Sunday 1 May 2022

A demanding glory

A person’s wisdom yields patience; it is to one’s glory to overlook an offence. Proverbs 19:11

This is a precious little proverb. It tells us that along with wisdom comes the gift of patience – and how our world could do with more of that! But what really captures my attention is this: “it is to one’s glory to overlook an offence”.

Overlooking an offence… Is that something you’re good at? - turning a blind eye to something you could get angry about? You could call it “generosity of spirit”, “big-heartedness”, perhaps, if you like long words, “magnanimity”. Whatever, our troubled, angry, vengeful world is in short supply of it. And perhaps you and I are too.

The opposite is to “harbour a grudge” or “nurse a grievance”. That’s terribly easy to do - quite likely we do it without even realising what we’re doing.
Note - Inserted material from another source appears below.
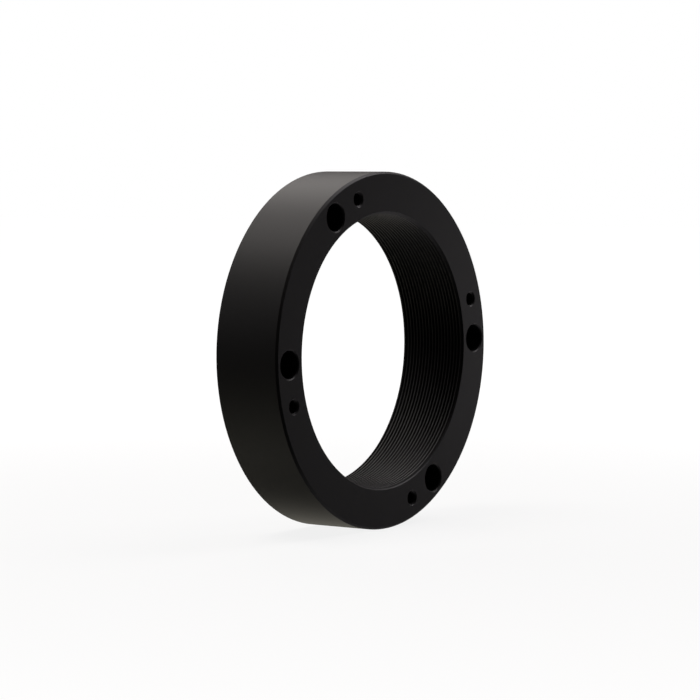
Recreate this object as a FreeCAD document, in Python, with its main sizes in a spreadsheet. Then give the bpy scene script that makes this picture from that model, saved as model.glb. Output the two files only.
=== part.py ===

So it may require real determination, a real effort of will-power, to not do it.

An “offence” which is seriously hurtful can leave a deep wound which never quite heals apart from the grace of God, and which even then leaves a scar. So people who have been victims of a life-changing injury or crime, for example, shouldn’t have this proverb quoted to them in a breezy, shallow way. Those grim words at the end of Psalm 137 – “Happy is the one who seizes your infants and dashes them against the rocks” - words directed at the cruel Babylonians, and words which make us flinch, shouldn’t be condemned until we know something of what the writer had experienced.

This is why it is a “glorious” thing to learn to do this; it reflects the very nature of our forgiving God himself, so to do it is a God-like act. Indeed, it is at the very heart of the Bible and the gospel itself, for isn’t this what God has done in the cross of Jesus?

Certainly, the Bible is full of this. Here are three key passages…

First, remember how dear, naïve Simon Peter came to Jesus with the innocent question: “Lord, how many times shall I forgive my brother or sister who sins against me? Up to seven times?” (Matthew 18:21) He probably imagined he was being very generous-spirited. But Jesus (I picture him shaking his head sadly) replies, “Not seven times, but seventy-seven times!” And I don’t think he meant that Peter should keep a careful count, so that once he had totted up seventy-eight offences he was free to let his hatred run riot, do you?

That leads directly to 1 Corinthians 13:5. This is part of Paul’s great hymn on love, and the particularly relevant words tell us that love “is not self-seeking, is not easily angered, and keeps no record of wrongs”.

Isn’t that exactly what Jesus was saying to Peter? Get rid of that calculating, totting-up mentality, Peter! Quite apart from anything else, such a spirit doesn’t hurt the other person anyway, but only corrupts your inner man or woman. Yes, to harbour a grudge is in fact an act of self-poisoning.

The third passage is, unsurprisingly, directly to do with the cross. In Luke 23:34 we read that as he was crucified Jesus prayed this breath-takingly wonderful prayer: “Father, forgive them; they don’t know what they are doing”.

Talk about “overlooking an offence”! Talk about “amazing grace”! Talk about “love divine, all loves excelling”! Such words barely begin to cover it. It would do us all good to close our eyes for a few minutes and let that prayer of Jesus, and all that it means, sink deeply into our souls.

I have always tended to take that prayer as offered on behalf of the soldiers who had the horrible job of carrying out the crucifixion - they were just ignorant men obeying orders, after all. But the thought occurs to me that perhaps he had in mind also the people in the seats of power, whether the religious leaders or the Roman authorities. How much did they really understand, in their blindness and stubbornness? I don’t know if that is right, of course, but I would like to think so.

Whatever, it certainly justifies the use of the word “glory” by the writer of Proverbs: “It is to one’s glory to overlook an offence”. Glorious indeed! It’s worth reflecting on the fact: I may have it in my power today to do something truly glorious.

C S Lewis wrote: “Everyone says forgiveness is a lovely idea, until they have something to forgive”. Yes! - overlooking an offence may be hard, painful and completely against the grain. But isn’t that just one of the reasons why it is also “glorious”?

Father, please drain out of my heart every trace of resentment, bitterness and vengefulness. Give me, I pray, the heart of Jesus himself, full only of forgiving love. Amen.